I managed to get text2srs working (I had to resave my text file as UTF8 and then it worked fine). Its pretty cool actually, it basically turns a raw txt file into an anki importable output file. Is that basically what you wanted ghinzdra?

Hmmm...I wonder...if I were to do this on all of those files I didn't get from nest0r...that would end up being one kickass corpus deck...


Cut a text into sentences (python code or software) - ghinzdra - 2010-03-06

Well I would prefer a text file to check the result up and modify if necessary in a spreadsheet . I m not too much an advocate of modifying in anki . It turns out to be a real pain in the ass .
But yeah it s that .

Could you give me a tutorial for text2srs to test it ? If I run into a IDLE module I have "No input file specified! Use the -i option" error message . How could I specify a text file since it closes altogether the python module ?

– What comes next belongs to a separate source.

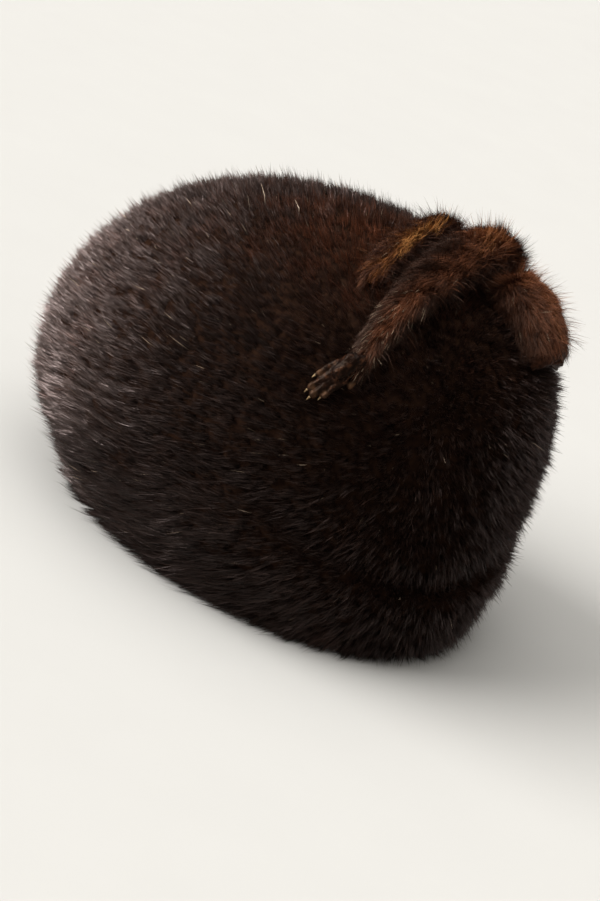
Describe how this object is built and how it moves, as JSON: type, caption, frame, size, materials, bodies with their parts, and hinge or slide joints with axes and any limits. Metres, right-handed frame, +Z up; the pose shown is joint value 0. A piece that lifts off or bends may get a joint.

Cut a text into sentences (python code or software) - blackmacros - 2010-03-06

I'm on a Mac and typed this into the terminal:

python /Users/David/Downloads/text2srs.py -i /U/David/Desktop/zero_no_tsukaima.txt


and it output the results to a file called output.txt which I then imported into Anki. I had to make sure the input file was saved as UTF8 first, though.

I don't know python at all and I don't know what an IDLE module is, so apart from the fact that I typed the above command and it worked, I can't really help you sorry.